** start Information supplied **
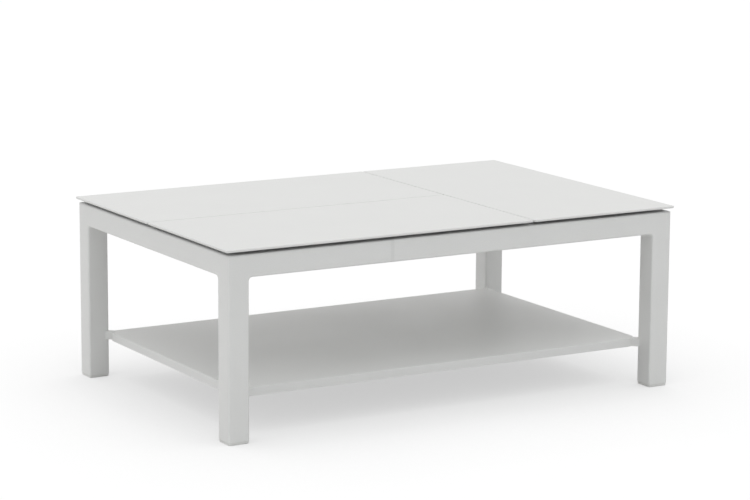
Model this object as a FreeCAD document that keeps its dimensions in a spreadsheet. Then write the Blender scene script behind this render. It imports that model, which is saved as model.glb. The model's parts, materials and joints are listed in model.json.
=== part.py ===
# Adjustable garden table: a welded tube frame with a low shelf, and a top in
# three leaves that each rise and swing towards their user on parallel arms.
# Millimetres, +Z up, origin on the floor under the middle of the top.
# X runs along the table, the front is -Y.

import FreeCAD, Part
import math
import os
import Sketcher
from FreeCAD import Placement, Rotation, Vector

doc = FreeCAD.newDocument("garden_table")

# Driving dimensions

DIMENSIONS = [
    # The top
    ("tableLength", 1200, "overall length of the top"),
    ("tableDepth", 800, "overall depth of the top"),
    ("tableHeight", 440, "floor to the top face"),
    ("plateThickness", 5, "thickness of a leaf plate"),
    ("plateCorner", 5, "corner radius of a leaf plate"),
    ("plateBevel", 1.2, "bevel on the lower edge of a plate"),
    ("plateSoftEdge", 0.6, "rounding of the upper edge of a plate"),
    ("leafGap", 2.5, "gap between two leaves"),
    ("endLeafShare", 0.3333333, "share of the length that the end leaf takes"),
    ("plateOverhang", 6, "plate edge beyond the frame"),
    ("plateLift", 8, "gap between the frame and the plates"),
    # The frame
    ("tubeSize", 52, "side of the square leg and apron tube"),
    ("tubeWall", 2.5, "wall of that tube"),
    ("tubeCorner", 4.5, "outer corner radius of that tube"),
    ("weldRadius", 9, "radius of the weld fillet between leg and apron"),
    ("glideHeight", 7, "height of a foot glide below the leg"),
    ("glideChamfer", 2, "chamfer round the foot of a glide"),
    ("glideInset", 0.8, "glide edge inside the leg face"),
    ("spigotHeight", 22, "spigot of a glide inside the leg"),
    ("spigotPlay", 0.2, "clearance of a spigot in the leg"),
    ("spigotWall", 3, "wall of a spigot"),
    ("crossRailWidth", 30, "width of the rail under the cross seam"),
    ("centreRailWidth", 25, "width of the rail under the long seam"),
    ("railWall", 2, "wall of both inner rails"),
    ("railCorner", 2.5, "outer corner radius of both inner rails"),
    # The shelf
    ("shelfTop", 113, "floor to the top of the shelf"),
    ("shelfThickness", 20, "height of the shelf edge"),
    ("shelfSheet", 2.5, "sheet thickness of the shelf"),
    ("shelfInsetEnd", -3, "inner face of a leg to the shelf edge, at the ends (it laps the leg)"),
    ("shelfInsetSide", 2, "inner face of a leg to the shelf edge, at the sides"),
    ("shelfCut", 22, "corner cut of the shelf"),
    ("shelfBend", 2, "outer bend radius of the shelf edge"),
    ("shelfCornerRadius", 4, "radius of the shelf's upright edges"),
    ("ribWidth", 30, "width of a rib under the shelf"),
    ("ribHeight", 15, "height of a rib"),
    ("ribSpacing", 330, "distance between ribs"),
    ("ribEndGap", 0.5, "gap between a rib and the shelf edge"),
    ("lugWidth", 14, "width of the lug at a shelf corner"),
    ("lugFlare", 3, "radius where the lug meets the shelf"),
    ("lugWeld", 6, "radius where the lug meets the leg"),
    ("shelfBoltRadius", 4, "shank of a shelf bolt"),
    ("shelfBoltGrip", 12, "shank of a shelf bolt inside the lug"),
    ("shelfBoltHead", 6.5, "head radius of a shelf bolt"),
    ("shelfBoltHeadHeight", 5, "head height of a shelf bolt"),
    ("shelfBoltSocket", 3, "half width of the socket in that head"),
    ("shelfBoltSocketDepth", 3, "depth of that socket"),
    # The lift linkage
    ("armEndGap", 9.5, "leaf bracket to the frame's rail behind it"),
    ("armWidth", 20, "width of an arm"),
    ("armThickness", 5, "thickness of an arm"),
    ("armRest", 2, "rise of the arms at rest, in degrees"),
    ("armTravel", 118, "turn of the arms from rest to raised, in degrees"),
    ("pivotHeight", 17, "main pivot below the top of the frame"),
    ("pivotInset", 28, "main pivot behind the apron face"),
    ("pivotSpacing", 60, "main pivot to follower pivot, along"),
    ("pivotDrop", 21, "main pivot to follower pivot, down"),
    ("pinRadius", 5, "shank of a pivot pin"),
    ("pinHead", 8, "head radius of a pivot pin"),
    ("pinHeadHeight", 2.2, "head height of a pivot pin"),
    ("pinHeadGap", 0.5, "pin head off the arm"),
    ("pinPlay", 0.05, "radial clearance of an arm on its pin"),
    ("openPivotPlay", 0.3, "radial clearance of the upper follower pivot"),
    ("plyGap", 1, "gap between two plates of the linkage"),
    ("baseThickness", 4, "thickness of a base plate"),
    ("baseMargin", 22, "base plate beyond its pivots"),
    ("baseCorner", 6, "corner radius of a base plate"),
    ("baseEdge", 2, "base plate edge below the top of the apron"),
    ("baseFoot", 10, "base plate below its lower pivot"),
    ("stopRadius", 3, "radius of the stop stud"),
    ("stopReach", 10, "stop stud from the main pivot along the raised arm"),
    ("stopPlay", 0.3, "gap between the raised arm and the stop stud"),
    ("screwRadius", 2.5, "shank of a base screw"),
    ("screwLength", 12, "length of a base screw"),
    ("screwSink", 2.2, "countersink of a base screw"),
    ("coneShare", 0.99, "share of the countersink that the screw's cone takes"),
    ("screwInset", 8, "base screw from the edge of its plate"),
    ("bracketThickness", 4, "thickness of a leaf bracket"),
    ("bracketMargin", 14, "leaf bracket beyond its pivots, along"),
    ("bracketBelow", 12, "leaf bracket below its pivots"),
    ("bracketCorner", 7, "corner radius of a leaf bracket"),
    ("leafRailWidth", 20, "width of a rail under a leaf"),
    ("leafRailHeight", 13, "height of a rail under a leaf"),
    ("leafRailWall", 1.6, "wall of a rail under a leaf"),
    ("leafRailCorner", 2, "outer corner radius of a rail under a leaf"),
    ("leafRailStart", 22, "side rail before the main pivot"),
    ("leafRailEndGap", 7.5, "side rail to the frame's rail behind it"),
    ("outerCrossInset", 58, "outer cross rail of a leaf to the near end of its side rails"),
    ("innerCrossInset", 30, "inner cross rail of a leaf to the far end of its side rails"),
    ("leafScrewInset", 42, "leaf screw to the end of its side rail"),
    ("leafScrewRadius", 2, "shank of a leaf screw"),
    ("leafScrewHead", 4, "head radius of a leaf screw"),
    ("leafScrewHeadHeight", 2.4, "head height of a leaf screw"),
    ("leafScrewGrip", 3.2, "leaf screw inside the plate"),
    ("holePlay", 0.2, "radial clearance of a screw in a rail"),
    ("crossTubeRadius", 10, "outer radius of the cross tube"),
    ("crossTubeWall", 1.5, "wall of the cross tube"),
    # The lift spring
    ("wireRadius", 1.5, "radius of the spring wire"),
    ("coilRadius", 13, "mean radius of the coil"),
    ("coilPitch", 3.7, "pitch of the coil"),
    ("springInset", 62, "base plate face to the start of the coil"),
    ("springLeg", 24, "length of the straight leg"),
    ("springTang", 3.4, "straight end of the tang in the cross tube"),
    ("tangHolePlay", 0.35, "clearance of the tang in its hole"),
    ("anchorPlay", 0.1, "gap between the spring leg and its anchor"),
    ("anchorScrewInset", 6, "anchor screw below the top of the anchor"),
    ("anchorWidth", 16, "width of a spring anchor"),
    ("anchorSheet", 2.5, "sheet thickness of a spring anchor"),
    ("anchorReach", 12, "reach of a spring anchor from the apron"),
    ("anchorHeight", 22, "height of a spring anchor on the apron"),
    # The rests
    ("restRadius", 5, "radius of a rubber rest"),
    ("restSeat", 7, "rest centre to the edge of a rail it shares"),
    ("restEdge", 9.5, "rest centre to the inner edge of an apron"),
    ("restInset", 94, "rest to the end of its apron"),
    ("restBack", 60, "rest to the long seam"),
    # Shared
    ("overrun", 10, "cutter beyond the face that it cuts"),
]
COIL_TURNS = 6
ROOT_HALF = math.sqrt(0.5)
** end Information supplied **
*What this task involves*.
Everything from the first line of the data through the line containing "# Driving dimensions" should be echoed exactly. Add nothing.

*Finished answer*.
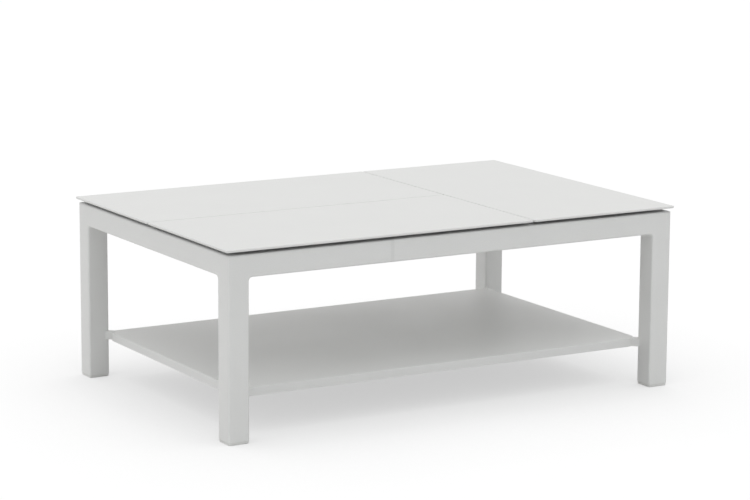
Model this object as a FreeCAD document that keeps its dimensions in a spreadsheet. Then write the Blender scene script behind this render. It imports that model, which is saved as model.glb. The model's parts, materials and joints are listed in model.json.
=== part.py ===
# Adjustable garden table: a welded tube frame with a low shelf, and a top in
# three leaves that each rise and swing towards their user on parallel arms.
# Millimetres, +Z up, origin on the floor under the middle of the top.
# X runs along the table, the front is -Y.

import FreeCAD, Part
import math
import os
import Sketcher
from FreeCAD import Placement, Rotation, Vector

doc = FreeCAD.newDocument("garden_table")

# Driving dimensions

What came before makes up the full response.